The son and grandson of U.S. ambassadors (to Japan and Italy), Link MacVeagh gave no early sign that he would follow the family calling. Educated at Groton and Harvard, his interests were literary and classical. For ten years, as a highbrow publisher (the Dial Press), his heart was in the highlands of Greece. Commuting between Manhattan and Connecticut, he read Ulysses' voyages instead of Dow-Jones averages.
This preoccupation with things Hellenic impressed another Groton-Harvard graduate and good friend, Franklin Roosevelt, who sent MacVeagh to Athens as Minister Plenipotentiary in 1933. MacVeagh followed the presentation of his credentials with a speech in classical Greek which few of his hearers understood but all applauded. Since then he has learned modern Greek, which is less euphonious but more useful. An amateur archeologist, he has scrabbled under the ruins of the Acropolis for the broken dishes of pre-Christian housewives.
MacVeagh shared the Greek Government's exile after the Nazi conquest and (promoted to ambassador) shared in its tragic return. His reports, once prized for their wit, have recently been soberly serious. A philosophic democrat, MacVeagh has seen Greece, which gave the word democracy to the world, sick from within and under assault from without. To cure the inward sickness, MacVeagh holds emphatically, in his quiet voice and brilliantly phrased dispatches, that the U.S. must move in and virtually run the country to make its aid effective. Yet, with Byron, he has "dreamed that Greece might still be free," and striven with Byronic fervor to make the dream come true.
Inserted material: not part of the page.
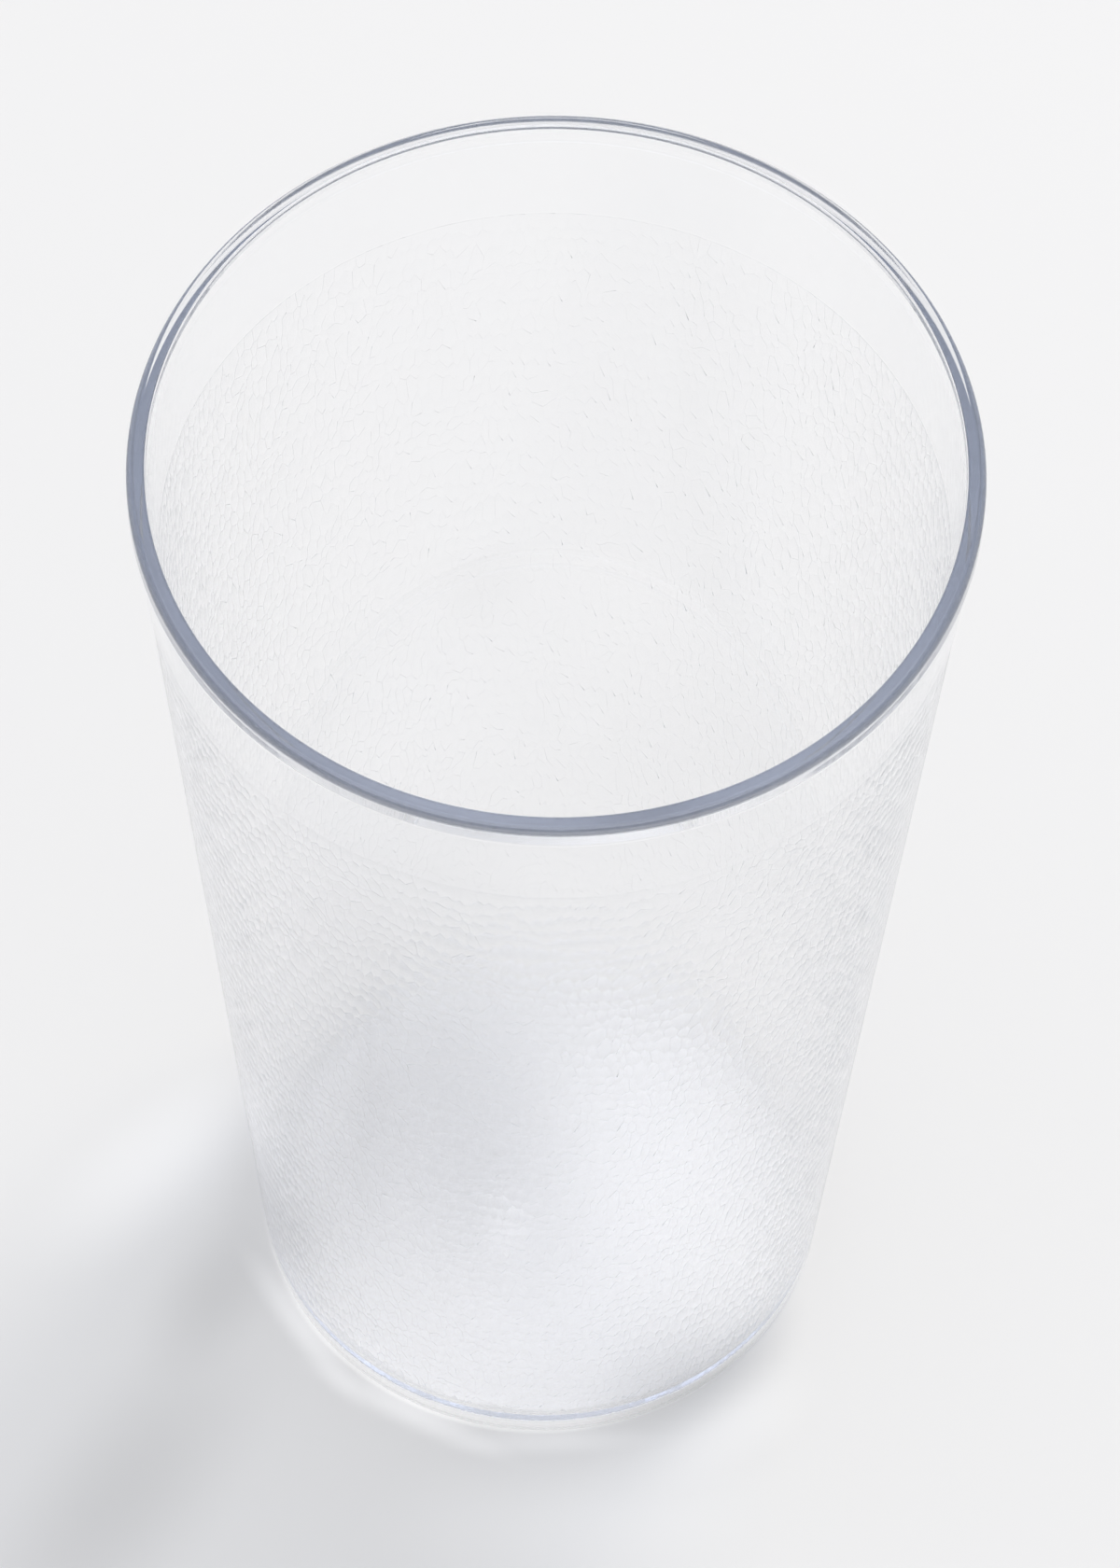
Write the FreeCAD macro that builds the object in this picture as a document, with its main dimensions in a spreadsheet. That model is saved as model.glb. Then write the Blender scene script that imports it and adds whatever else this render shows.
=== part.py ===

Vastly different from MacVeagh is his colleague assigned to Ankara, Edwin Carleton Wilson, 54, who was also called to Washington. No specialist, he is a general practitioner in the diplomatic profession, which has been his lifelong career. During more than a quarter-century divided between faraway legations and duty at the fountainhead in Washington, Wilson has acquired sureness and efficiency. Not only is his embassy the best-run in Ankara; he has a knack of anticipating State Department wishes. Perhaps most important, Wilson is willing to take responsibility for quick decisions when there is no time for consultationa quality of great value in the Near East these days.